Hele ki de bizimki gibi bırakın geçmişi daha yakın tarihinden habersiz olanlar insanları yaptıklarından çok sözleriyle hatırlarlar. Örneğin koskoca Pargalı İbrahim Paşa savaş meydanındaki onlarca başarısı bir yana Kanuni Sultan Süleyman ‘ın tahtına Ayşegül Nadir ‘ den hallice yayılıp da “mühür kimdeyse Süleyman da odur” demese bir de kendisini canlandıran Okan Yalabık ‘ın yüzyılından muhteşem olmasın ama o muhteşem yüzükleri olmasa çoğu adını bile bilmez. Adamın bayağı bayağı ortalama bir harem ağasından farkı kalmaz. Ama hele ki de bir “sen kimsin be adam” denmesinin akabinde herkesin ağzından ilk çıkacak kelime Pargalı olacaktır. Yine o canım Osmanlıca-Türkçesiyle “paşa paşa seni öyle bir sallarım ki” diye tehdit etmekten aciz Hürrem Sultan mı olur Allah aşkına.

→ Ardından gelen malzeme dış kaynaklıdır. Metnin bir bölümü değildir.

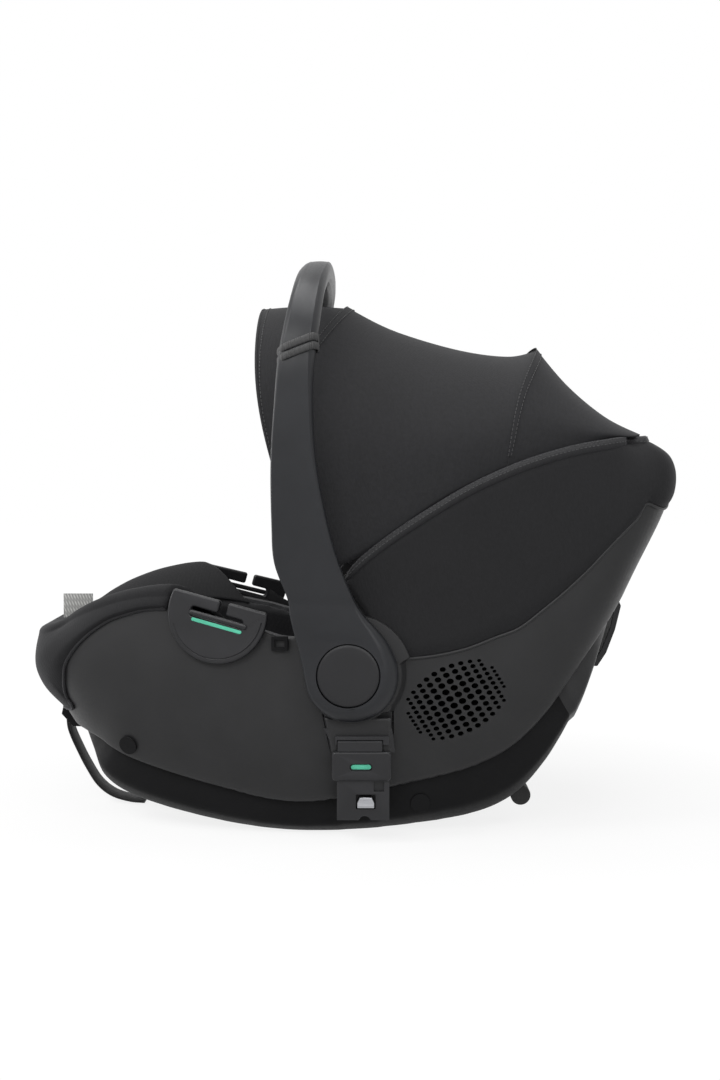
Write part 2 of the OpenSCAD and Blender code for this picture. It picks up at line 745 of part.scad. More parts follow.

Babilin o meşhur kulesindeki dillerin tekmili birden bir yana eski Osmanlıca bu yüksek perdeden konuşmaya çok uygundur. Anlamlı anlamsız her sözcüğe bir “lakin, zira, zinhar” ekleyiverin alın size divan edebiyatı. Sanırsınız tüm Osmanlıca alfabe 3 kelimeden oluşmaktadır.
Kurtlar Vadisi ile Muhteşem Yüzyıl arasında bir yerlerde kaldığımız günümüzde ise tartışma programlarının düpedüz hakaret savaşı ve mahalle kavgasına dönüştüğü herkesin birbirini ağır ithamlarla suçladığı belgelerin havada uçuştuğu muz kabuğu görünümlü kaygan zeminlerde politikacılar da haliyle ağır ağdalı bir dile meyledeceklerdir. Aşağı mitingde söyle çık yukarı mitingde seyreyleden hallice kastını ve maksadını aşanlar, haddini hatalı sollayanlar, durumdan vazife çıkaranlar ve bizatihi karşılıklı suçlamalarla itham edilenler ve edenler her daim siyaseten ortalarda arzu endam etmektedir. Yeri geldiğinde falçatasını dahi “sen kimsin be adam” diyerekten Pargalı İbrahim Paşa gibi konuşturup adını da Pargalı Falçata koyan bir insan topluluğunun yine de birbirine olan bu bağlılığı en azından gariban balık milletinden alıntı bari unutma kapasitesi bakımından takdire şayandır. Hatta Sezar ‘ ı öldürmek için onu çevreleyen Senato üyeleri arasında elinde bıçakla arkasında duran Brütüs ‘ e “sende mi Brütüs” diyen Sezar ‘ a Brütüs ‘ ün de “ de ayrı yazılır, dahi anlamındadır” diye karşılık vermesi kadar ilginçtir bu durum. En azından dilbilgisi anlamında.
Sonuçta Cicero her ne yapmaya gelmiş olursa olsun ki kendisi ne düşünür bilinmez ama ortalama bir roma vatandaşı misali, Nazım Hikmet ‘ in de dediği gibi gerçekte ne Sezar Brütüs ‘e kızmakta, ne de Brütüs zahmet edip Sezar ‘ a darılmaktadır. Çünkü Cicero bilmez ama siyasette övmek de gömmek de aslen çok da ayrı şeyler değillerdir. Tarihe de ancak ya övülerek ya gömülerek, amma velâkin mutlak küçük laflar etmeyerek, illaki de yüksek perdeden sözlerle konuşarak geçilir.